══ Data block
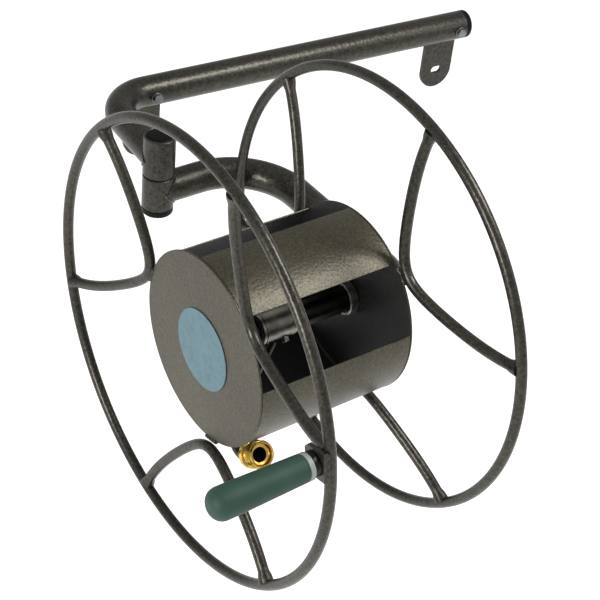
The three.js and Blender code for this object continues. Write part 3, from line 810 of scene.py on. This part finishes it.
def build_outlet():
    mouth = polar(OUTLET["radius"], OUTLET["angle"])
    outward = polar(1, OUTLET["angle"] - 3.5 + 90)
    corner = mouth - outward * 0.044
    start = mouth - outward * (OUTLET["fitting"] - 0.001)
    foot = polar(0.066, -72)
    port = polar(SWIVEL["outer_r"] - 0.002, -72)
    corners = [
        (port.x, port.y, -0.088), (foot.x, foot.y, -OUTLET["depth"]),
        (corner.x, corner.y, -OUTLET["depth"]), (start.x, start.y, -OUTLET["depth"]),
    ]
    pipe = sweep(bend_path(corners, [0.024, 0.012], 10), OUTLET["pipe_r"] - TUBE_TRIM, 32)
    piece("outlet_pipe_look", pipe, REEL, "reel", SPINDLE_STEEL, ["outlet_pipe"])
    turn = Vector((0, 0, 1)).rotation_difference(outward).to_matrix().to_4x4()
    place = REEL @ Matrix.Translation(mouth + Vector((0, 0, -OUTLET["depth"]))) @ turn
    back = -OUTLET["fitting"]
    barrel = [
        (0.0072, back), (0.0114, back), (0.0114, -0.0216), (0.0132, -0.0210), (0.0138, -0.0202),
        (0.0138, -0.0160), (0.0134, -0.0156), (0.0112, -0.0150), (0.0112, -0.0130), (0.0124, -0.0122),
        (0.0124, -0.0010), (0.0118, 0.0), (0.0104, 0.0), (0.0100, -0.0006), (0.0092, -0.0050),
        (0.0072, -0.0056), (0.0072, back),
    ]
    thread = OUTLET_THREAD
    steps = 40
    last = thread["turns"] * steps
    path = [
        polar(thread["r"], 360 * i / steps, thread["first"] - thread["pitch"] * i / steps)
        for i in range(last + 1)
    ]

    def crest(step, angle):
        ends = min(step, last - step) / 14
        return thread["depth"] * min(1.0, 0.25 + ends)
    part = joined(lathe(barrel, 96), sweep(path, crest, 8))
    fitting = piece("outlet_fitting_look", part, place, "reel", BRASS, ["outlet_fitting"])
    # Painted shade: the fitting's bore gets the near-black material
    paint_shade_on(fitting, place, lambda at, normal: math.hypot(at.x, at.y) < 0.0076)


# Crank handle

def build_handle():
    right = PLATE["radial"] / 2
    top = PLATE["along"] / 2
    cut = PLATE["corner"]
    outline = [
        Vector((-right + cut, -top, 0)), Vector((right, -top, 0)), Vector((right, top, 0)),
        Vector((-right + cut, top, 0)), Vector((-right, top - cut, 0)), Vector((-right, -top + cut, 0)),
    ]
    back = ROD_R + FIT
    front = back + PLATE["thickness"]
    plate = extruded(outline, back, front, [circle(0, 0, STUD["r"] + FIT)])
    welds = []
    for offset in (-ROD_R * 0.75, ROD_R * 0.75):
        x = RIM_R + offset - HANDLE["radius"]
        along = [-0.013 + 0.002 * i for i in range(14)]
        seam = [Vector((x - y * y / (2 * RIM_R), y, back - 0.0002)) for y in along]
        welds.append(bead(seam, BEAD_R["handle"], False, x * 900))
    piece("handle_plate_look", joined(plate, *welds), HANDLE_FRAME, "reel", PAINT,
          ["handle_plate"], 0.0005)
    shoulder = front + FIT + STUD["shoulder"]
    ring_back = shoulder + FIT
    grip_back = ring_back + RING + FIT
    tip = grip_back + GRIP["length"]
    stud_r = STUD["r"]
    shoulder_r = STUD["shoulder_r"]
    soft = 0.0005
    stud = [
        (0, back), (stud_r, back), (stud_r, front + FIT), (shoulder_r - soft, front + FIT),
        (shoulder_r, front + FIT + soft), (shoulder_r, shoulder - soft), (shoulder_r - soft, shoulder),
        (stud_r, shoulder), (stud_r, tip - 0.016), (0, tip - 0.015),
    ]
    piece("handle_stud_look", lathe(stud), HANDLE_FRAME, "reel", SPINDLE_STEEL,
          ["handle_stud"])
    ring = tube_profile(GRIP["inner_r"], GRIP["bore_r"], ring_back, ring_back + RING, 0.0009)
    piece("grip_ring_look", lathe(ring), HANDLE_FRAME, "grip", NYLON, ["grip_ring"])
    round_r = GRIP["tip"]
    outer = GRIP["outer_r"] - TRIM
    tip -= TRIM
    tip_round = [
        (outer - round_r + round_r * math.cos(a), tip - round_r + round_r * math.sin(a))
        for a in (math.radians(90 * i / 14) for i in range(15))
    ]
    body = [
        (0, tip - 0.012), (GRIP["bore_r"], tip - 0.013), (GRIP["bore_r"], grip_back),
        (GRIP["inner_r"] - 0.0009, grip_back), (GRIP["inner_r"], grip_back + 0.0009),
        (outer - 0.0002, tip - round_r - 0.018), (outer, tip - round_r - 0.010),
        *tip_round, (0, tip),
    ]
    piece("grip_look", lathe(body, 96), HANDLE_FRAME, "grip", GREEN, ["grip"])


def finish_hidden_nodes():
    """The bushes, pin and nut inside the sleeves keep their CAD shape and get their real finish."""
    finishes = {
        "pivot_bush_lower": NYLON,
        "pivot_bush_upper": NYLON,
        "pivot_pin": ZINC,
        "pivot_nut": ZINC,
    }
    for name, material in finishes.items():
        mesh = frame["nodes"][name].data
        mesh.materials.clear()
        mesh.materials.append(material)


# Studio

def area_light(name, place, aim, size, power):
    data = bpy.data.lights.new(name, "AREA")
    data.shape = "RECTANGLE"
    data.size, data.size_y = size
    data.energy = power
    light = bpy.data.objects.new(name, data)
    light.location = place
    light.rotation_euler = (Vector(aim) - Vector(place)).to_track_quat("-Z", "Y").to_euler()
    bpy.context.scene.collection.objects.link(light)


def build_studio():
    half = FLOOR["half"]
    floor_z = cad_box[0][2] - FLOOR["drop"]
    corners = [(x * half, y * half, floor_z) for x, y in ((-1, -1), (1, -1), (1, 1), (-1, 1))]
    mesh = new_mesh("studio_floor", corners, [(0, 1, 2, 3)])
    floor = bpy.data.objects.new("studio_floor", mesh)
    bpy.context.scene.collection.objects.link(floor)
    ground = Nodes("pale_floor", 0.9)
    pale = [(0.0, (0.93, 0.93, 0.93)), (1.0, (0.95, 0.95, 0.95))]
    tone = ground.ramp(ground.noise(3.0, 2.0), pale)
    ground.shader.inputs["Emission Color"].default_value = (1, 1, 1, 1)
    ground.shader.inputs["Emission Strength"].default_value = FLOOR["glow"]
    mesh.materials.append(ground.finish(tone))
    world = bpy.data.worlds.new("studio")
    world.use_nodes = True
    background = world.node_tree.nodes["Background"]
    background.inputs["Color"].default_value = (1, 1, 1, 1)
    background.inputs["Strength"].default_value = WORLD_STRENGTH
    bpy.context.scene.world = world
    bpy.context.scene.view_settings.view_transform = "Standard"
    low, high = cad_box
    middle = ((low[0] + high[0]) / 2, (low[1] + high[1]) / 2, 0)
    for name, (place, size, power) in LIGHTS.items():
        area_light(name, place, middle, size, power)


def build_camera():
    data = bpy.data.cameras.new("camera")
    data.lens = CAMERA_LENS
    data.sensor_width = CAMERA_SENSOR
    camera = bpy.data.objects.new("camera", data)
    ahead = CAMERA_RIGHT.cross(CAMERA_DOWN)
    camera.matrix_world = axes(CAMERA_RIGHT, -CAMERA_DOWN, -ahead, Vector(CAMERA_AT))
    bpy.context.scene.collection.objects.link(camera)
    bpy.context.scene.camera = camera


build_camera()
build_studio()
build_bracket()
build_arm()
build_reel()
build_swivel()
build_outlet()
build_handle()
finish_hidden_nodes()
════
» **What you need to do**
Set down the listing above in full, please, exactly as it appears.

» **Full answer**
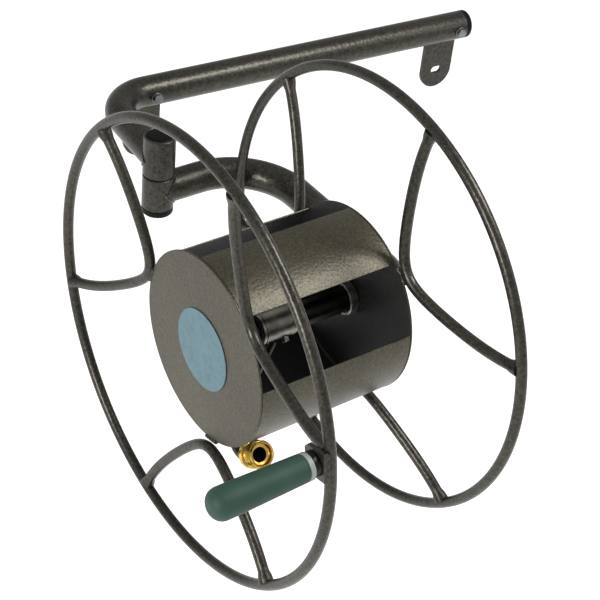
The three.js and Blender code for this object continues. Write part 3, from line 810 of scene.py on. This part finishes it.
def build_outlet():
    mouth = polar(OUTLET["radius"], OUTLET["angle"])
    outward = polar(1, OUTLET["angle"] - 3.5 + 90)
    corner = mouth - outward * 0.044
    start = mouth - outward * (OUTLET["fitting"] - 0.001)
    foot = polar(0.066, -72)
    port = polar(SWIVEL["outer_r"] - 0.002, -72)
    corners = [
        (port.x, port.y, -0.088), (foot.x, foot.y, -OUTLET["depth"]),
        (corner.x, corner.y, -OUTLET["depth"]), (start.x, start.y, -OUTLET["depth"]),
    ]
    pipe = sweep(bend_path(corners, [0.024, 0.012], 10), OUTLET["pipe_r"] - TUBE_TRIM, 32)
    piece("outlet_pipe_look", pipe, REEL, "reel", SPINDLE_STEEL, ["outlet_pipe"])
    turn = Vector((0, 0, 1)).rotation_difference(outward).to_matrix().to_4x4()
    place = REEL @ Matrix.Translation(mouth + Vector((0, 0, -OUTLET["depth"]))) @ turn
    back = -OUTLET["fitting"]
    barrel = [
        (0.0072, back), (0.0114, back), (0.0114, -0.0216), (0.0132, -0.0210), (0.0138, -0.0202),
        (0.0138, -0.0160), (0.0134, -0.0156), (0.0112, -0.0150), (0.0112, -0.0130), (0.0124, -0.0122),
        (0.0124, -0.0010), (0.0118, 0.0), (0.0104, 0.0), (0.0100, -0.0006), (0.0092, -0.0050),
        (0.0072, -0.0056), (0.0072, back),
    ]
    thread = OUTLET_THREAD
    steps = 40
    last = thread["turns"] * steps
    path = [
        polar(thread["r"], 360 * i / steps, thread["first"] - thread["pitch"] * i / steps)
        for i in range(last + 1)
    ]

    def crest(step, angle):
        ends = min(step, last - step) / 14
        return thread["depth"] * min(1.0, 0.25 + ends)
    part = joined(lathe(barrel, 96), sweep(path, crest, 8))
    fitting = piece("outlet_fitting_look", part, place, "reel", BRASS, ["outlet_fitting"])
    # Painted shade: the fitting's bore gets the near-black material
    paint_shade_on(fitting, place, lambda at, normal: math.hypot(at.x, at.y) < 0.0076)


# Crank handle

def build_handle():
    right = PLATE["radial"] / 2
    top = PLATE["along"] / 2
    cut = PLATE["corner"]
    outline = [
        Vector((-right + cut, -top, 0)), Vector((right, -top, 0)), Vector((right, top, 0)),
        Vector((-right + cut, top, 0)), Vector((-right, top - cut, 0)), Vector((-right, -top + cut, 0)),
    ]
    back = ROD_R + FIT
    front = back + PLATE["thickness"]
    plate = extruded(outline, back, front, [circle(0, 0, STUD["r"] + FIT)])
    welds = []
    for offset in (-ROD_R * 0.75, ROD_R * 0.75):
        x = RIM_R + offset - HANDLE["radius"]
        along = [-0.013 + 0.002 * i for i in range(14)]
        seam = [Vector((x - y * y / (2 * RIM_R), y, back - 0.0002)) for y in along]
        welds.append(bead(seam, BEAD_R["handle"], False, x * 900))
    piece("handle_plate_look", joined(plate, *welds), HANDLE_FRAME, "reel", PAINT,
          ["handle_plate"], 0.0005)
    shoulder = front + FIT + STUD["shoulder"]
    ring_back = shoulder + FIT
    grip_back = ring_back + RING + FIT
    tip = grip_back + GRIP["length"]
    stud_r = STUD["r"]
    shoulder_r = STUD["shoulder_r"]
    soft = 0.0005
    stud = [
        (0, back), (stud_r, back), (stud_r, front + FIT), (shoulder_r - soft, front + FIT),
        (shoulder_r, front + FIT + soft), (shoulder_r, shoulder - soft), (shoulder_r - soft, shoulder),
        (stud_r, shoulder), (stud_r, tip - 0.016), (0, tip - 0.015),
    ]
    piece("handle_stud_look", lathe(stud), HANDLE_FRAME, "reel", SPINDLE_STEEL,
          ["handle_stud"])
    ring = tube_profile(GRIP["inner_r"], GRIP["bore_r"], ring_back, ring_back + RING, 0.0009)
    piece("grip_ring_look", lathe(ring), HANDLE_FRAME, "grip", NYLON, ["grip_ring"])
    round_r = GRIP["tip"]
    outer = GRIP["outer_r"] - TRIM
    tip -= TRIM
    tip_round = [
        (outer - round_r + round_r * math.cos(a), tip - round_r + round_r * math.sin(a))
        for a in (math.radians(90 * i / 14) for i in range(15))
    ]
    body = [
        (0, tip - 0.012), (GRIP["bore_r"], tip - 0.013), (GRIP["bore_r"], grip_back),
        (GRIP["inner_r"] - 0.0009, grip_back), (GRIP["inner_r"], grip_back + 0.0009),
        (outer - 0.0002, tip - round_r - 0.018), (outer, tip - round_r - 0.010),
        *tip_round, (0, tip),
    ]
    piece("grip_look", lathe(body, 96), HANDLE_FRAME, "grip", GREEN, ["grip"])


def finish_hidden_nodes():
    """The bushes, pin and nut inside the sleeves keep their CAD shape and get their real finish."""
    finishes = {
        "pivot_bush_lower": NYLON,
        "pivot_bush_upper": NYLON,
        "pivot_pin": ZINC,
        "pivot_nut": ZINC,
    }
    for name, material in finishes.items():
        mesh = frame["nodes"][name].data
        mesh.materials.clear()
        mesh.materials.append(material)


# Studio

def area_light(name, place, aim, size, power):
    data = bpy.data.lights.new(name, "AREA")
    data.shape = "RECTANGLE"
    data.size, data.size_y = size
    data.energy = power
    light = bpy.data.objects.new(name, data)
    light.location = place
    light.rotation_euler = (Vector(aim) - Vector(place)).to_track_quat("-Z", "Y").to_euler()
    bpy.context.scene.collection.objects.link(light)


def build_studio():
    half = FLOOR["half"]
    floor_z = cad_box[0][2] - FLOOR["drop"]
    corners = [(x * half, y * half, floor_z) for x, y in ((-1, -1), (1, -1), (1, 1), (-1, 1))]
    mesh = new_mesh("studio_floor", corners, [(0, 1, 2, 3)])
    floor = bpy.data.objects.new("studio_floor", mesh)
    bpy.context.scene.collection.objects.link(floor)
    ground = Nodes("pale_floor", 0.9)
    pale = [(0.0, (0.93, 0.93, 0.93)), (1.0, (0.95, 0.95, 0.95))]
    tone = ground.ramp(ground.noise(3.0, 2.0), pale)
    ground.shader.inputs["Emission Color"].default_value = (1, 1, 1, 1)
    ground.shader.inputs["Emission Strength"].default_value = FLOOR["glow"]
    mesh.materials.append(ground.finish(tone))
    world = bpy.data.worlds.new("studio")
    world.use_nodes = True
    background = world.node_tree.nodes["Background"]
    background.inputs["Color"].default_value = (1, 1, 1, 1)
    background.inputs["Strength"].default_value = WORLD_STRENGTH
    bpy.context.scene.world = world
    bpy.context.scene.view_settings.view_transform = "Standard"
    low, high = cad_box
    middle = ((low[0] + high[0]) / 2, (low[1] + high[1]) / 2, 0)
    for name, (place, size, power) in LIGHTS.items():
        area_light(name, place, middle, size, power)


def build_camera():
    data = bpy.data.cameras.new("camera")
    data.lens = CAMERA_LENS
    data.sensor_width = CAMERA_SENSOR
    camera = bpy.data.objects.new("camera", data)
    ahead = CAMERA_RIGHT.cross(CAMERA_DOWN)
    camera.matrix_world = axes(CAMERA_RIGHT, -CAMERA_DOWN, -ahead, Vector(CAMERA_AT))
    bpy.context.scene.collection.objects.link(camera)
    bpy.context.scene.camera = camera


build_camera()
build_studio()
build_bracket()
build_arm()
build_reel()
build_swivel()
build_outlet()
build_handle()
finish_hidden_nodes()